Entries:
────

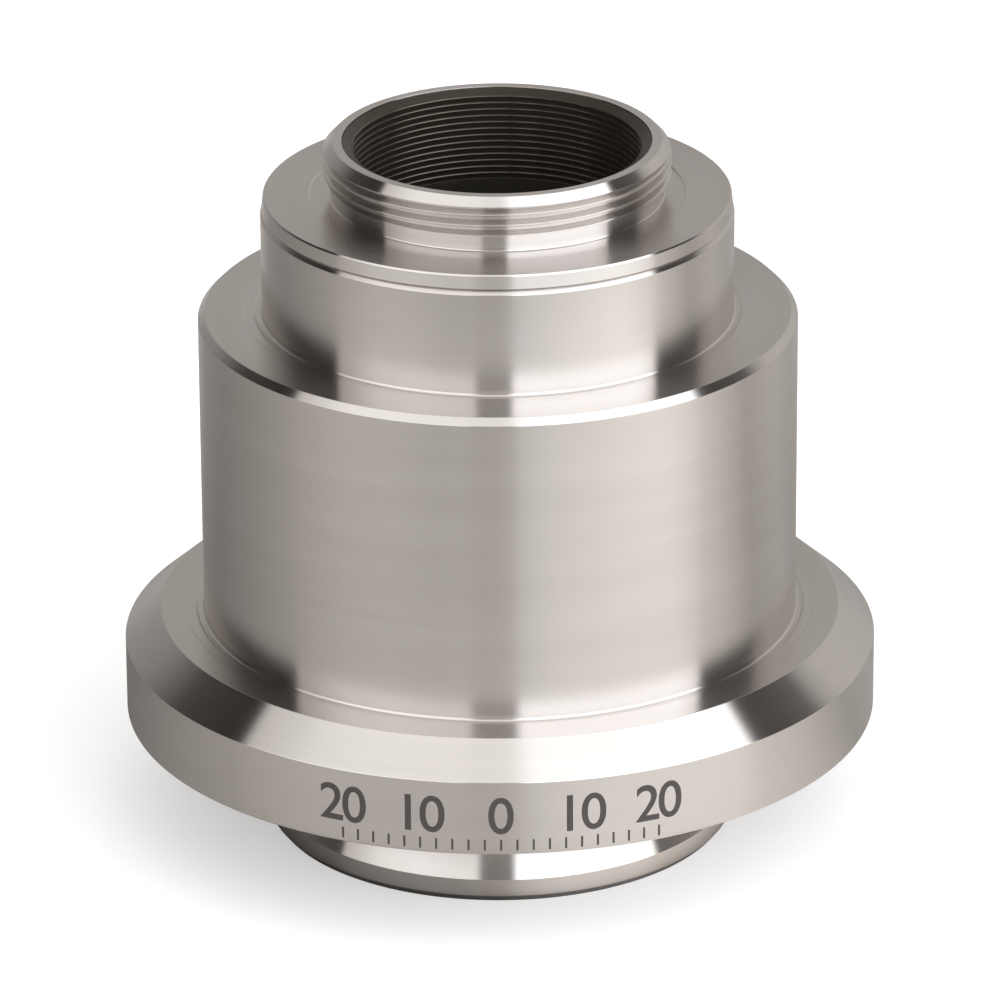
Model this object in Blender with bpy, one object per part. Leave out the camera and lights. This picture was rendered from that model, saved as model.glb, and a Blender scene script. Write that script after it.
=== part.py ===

────

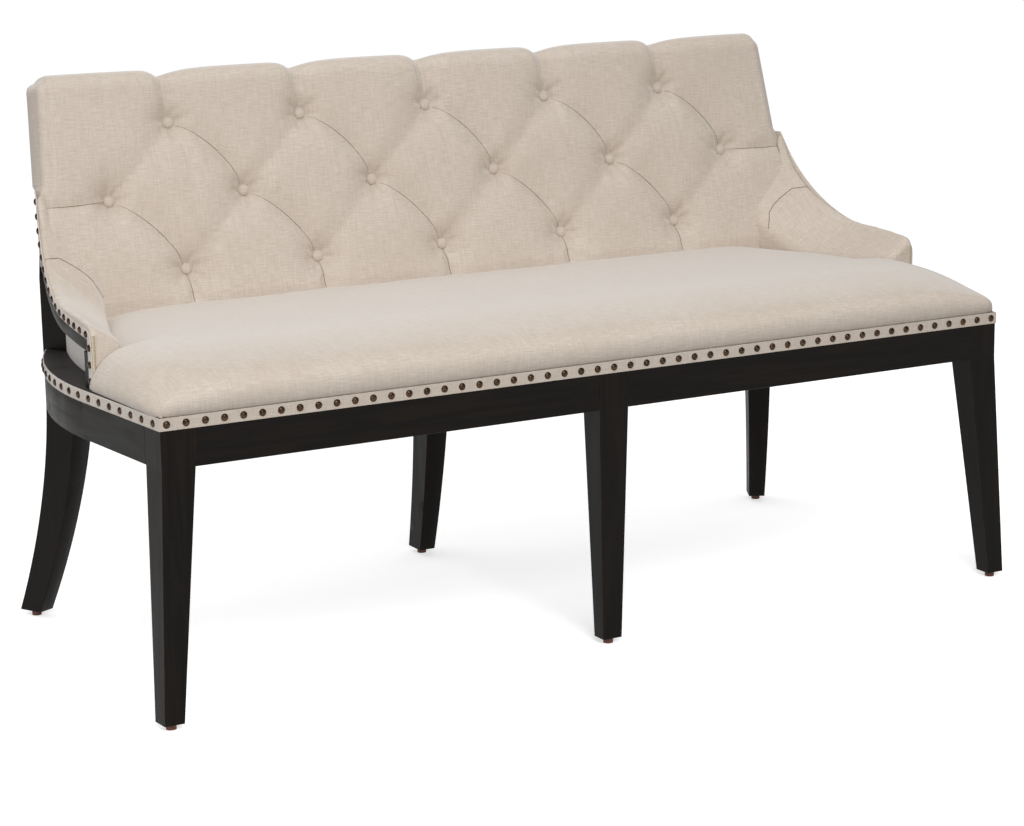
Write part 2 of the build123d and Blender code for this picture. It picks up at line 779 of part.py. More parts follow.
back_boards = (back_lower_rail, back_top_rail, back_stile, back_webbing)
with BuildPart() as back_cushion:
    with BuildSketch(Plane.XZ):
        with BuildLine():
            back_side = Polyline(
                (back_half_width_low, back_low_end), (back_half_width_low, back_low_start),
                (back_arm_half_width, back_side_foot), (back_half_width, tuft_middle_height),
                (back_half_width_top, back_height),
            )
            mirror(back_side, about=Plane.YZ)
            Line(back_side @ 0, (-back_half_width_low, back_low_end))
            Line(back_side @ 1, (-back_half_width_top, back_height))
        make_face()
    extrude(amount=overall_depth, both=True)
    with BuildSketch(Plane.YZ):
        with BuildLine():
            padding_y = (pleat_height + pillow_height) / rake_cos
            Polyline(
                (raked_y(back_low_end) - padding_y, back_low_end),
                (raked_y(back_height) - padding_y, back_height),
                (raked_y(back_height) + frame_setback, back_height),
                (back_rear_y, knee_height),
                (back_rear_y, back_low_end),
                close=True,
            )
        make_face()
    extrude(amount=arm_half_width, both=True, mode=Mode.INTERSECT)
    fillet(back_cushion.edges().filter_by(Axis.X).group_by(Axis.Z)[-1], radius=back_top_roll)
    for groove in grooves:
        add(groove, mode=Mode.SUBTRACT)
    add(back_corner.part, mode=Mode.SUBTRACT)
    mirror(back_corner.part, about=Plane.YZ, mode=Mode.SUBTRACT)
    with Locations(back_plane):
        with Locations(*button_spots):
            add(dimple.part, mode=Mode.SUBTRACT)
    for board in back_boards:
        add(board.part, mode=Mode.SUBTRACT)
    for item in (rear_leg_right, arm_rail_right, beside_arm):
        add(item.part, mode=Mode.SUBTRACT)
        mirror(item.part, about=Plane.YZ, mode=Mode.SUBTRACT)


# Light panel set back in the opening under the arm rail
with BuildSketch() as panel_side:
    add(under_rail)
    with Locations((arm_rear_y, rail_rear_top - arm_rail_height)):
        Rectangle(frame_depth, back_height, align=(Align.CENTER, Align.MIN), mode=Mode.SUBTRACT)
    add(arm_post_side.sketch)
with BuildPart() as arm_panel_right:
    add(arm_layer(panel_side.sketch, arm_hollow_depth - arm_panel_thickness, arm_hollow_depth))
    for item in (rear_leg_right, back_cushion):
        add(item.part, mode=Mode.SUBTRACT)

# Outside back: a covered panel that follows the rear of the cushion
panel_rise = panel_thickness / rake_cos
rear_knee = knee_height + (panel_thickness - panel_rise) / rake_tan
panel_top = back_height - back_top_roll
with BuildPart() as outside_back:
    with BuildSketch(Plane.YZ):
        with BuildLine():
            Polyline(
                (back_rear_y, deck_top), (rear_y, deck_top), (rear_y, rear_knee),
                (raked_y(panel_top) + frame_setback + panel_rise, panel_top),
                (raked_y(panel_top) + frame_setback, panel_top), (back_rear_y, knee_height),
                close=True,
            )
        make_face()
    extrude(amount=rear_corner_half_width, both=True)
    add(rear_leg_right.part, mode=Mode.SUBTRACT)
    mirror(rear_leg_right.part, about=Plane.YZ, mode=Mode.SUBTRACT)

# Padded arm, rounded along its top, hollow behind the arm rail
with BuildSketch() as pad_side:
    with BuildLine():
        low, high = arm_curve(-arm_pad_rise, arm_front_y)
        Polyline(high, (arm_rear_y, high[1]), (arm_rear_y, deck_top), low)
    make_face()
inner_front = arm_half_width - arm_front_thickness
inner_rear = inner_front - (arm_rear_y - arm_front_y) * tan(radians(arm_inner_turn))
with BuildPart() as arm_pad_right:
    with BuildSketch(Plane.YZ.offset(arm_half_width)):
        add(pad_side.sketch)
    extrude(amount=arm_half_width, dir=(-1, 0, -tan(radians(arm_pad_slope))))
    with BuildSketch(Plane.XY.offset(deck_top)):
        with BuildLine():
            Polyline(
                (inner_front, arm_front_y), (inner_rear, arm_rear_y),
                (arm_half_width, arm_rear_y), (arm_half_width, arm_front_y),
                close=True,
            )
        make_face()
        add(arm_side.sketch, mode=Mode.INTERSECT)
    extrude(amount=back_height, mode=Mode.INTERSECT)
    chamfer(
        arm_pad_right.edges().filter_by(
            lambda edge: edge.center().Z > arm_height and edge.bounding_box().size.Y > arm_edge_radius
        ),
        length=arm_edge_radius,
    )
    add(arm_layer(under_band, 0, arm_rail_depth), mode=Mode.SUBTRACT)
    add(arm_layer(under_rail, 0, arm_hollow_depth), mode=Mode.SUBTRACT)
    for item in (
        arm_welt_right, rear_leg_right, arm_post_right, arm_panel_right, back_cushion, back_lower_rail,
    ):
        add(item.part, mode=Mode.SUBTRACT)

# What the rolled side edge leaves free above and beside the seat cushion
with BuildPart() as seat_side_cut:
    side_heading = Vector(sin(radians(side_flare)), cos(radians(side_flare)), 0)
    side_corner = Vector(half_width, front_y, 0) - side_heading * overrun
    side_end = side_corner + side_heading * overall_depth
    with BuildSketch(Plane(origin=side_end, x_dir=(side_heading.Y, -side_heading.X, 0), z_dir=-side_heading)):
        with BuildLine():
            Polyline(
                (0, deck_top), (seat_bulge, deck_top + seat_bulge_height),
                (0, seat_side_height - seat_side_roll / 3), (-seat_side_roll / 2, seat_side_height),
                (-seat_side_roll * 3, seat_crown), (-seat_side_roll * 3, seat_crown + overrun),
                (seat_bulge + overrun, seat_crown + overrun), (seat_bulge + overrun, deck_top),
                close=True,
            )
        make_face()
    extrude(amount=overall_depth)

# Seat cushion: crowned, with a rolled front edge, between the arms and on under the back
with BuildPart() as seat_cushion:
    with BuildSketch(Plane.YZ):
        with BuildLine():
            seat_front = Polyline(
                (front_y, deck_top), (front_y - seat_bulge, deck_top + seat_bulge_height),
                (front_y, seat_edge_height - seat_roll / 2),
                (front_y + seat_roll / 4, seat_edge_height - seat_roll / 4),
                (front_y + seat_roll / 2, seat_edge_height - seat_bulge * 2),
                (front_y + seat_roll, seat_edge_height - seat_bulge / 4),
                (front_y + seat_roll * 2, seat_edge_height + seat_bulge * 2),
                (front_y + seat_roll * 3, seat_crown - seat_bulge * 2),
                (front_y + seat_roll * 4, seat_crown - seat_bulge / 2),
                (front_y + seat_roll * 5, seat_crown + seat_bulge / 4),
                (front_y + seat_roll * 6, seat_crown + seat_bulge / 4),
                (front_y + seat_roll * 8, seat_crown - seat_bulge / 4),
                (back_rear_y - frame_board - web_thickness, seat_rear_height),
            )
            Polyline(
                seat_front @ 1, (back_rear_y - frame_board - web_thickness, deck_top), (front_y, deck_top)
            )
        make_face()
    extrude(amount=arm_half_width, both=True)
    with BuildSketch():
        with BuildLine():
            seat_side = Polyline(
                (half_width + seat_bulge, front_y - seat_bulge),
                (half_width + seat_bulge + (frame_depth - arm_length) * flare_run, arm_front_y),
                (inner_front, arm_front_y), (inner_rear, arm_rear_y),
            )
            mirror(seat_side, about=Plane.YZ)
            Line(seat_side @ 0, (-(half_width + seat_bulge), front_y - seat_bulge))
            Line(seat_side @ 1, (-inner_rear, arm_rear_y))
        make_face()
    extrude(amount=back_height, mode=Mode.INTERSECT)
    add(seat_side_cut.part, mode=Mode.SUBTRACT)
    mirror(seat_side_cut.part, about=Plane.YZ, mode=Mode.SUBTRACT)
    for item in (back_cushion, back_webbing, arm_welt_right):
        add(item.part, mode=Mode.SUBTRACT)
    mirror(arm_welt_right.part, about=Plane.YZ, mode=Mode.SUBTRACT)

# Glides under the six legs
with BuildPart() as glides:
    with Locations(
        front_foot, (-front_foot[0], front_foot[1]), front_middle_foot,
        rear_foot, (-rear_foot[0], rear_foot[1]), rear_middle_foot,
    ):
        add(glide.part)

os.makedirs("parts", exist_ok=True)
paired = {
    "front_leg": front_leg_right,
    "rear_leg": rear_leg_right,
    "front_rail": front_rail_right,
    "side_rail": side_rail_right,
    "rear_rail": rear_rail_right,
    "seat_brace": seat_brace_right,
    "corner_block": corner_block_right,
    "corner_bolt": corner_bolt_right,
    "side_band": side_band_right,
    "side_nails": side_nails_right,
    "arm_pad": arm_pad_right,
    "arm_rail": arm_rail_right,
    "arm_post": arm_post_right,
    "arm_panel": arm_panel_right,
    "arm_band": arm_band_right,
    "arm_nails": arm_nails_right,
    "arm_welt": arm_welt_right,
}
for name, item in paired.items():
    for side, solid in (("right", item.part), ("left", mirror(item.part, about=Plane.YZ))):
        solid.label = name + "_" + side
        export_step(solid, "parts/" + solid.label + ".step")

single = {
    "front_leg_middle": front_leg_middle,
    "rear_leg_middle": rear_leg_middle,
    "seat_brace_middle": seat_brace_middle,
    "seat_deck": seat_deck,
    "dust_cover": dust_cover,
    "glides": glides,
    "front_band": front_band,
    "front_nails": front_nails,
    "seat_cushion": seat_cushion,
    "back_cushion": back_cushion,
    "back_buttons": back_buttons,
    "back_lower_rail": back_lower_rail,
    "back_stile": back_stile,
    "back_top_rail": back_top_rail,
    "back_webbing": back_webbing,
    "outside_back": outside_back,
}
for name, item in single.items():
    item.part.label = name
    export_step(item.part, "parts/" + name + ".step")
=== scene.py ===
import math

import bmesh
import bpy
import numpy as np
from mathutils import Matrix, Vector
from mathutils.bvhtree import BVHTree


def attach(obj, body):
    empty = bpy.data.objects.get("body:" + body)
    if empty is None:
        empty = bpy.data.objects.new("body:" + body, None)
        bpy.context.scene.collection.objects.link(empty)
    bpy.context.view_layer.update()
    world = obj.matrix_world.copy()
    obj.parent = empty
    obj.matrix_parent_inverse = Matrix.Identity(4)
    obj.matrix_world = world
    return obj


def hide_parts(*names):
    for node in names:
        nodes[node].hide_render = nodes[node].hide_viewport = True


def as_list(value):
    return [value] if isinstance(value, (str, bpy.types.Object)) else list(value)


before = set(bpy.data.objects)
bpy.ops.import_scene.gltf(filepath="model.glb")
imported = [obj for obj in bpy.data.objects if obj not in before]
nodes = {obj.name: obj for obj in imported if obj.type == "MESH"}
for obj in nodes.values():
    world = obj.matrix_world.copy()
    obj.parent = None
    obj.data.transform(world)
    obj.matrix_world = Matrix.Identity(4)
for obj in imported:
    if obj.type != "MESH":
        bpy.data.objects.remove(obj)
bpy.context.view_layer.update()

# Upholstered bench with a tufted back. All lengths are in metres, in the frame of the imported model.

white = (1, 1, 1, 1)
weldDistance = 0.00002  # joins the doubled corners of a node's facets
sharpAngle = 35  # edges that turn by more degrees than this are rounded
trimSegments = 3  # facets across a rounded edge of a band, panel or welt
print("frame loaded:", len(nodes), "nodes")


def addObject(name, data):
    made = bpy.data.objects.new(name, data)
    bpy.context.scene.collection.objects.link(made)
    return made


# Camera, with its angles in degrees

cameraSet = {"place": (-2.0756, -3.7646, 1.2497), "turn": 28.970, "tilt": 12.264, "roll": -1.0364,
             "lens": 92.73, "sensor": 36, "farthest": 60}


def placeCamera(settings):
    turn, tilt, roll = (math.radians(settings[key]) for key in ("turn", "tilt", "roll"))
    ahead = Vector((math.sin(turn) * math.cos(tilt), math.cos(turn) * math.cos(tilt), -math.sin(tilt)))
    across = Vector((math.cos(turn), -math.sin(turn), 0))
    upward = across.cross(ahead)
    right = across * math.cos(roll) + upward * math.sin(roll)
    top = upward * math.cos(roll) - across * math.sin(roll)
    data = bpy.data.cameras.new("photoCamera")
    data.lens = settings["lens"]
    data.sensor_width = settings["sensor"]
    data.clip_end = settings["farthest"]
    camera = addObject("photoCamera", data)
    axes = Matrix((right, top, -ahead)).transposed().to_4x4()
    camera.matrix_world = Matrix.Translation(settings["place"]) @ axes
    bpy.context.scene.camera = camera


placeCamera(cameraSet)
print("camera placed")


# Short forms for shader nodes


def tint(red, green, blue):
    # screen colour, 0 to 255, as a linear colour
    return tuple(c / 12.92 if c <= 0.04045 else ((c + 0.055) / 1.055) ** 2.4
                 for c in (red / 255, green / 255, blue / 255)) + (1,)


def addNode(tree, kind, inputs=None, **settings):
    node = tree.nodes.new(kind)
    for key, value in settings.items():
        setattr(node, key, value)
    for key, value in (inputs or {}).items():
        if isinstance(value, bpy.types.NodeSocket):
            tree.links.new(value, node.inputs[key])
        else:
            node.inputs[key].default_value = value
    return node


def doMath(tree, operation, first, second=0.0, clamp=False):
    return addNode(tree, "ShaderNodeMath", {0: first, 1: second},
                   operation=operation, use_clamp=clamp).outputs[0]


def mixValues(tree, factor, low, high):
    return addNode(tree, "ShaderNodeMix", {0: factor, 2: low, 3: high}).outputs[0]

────

Problem to solve: Copy each line of the data that contains the word "body".

Exercise answer:
def attach(obj, body):
    empty = bpy.data.objects.get("body:" + body)
        empty = bpy.data.objects.new("body:" + body, None)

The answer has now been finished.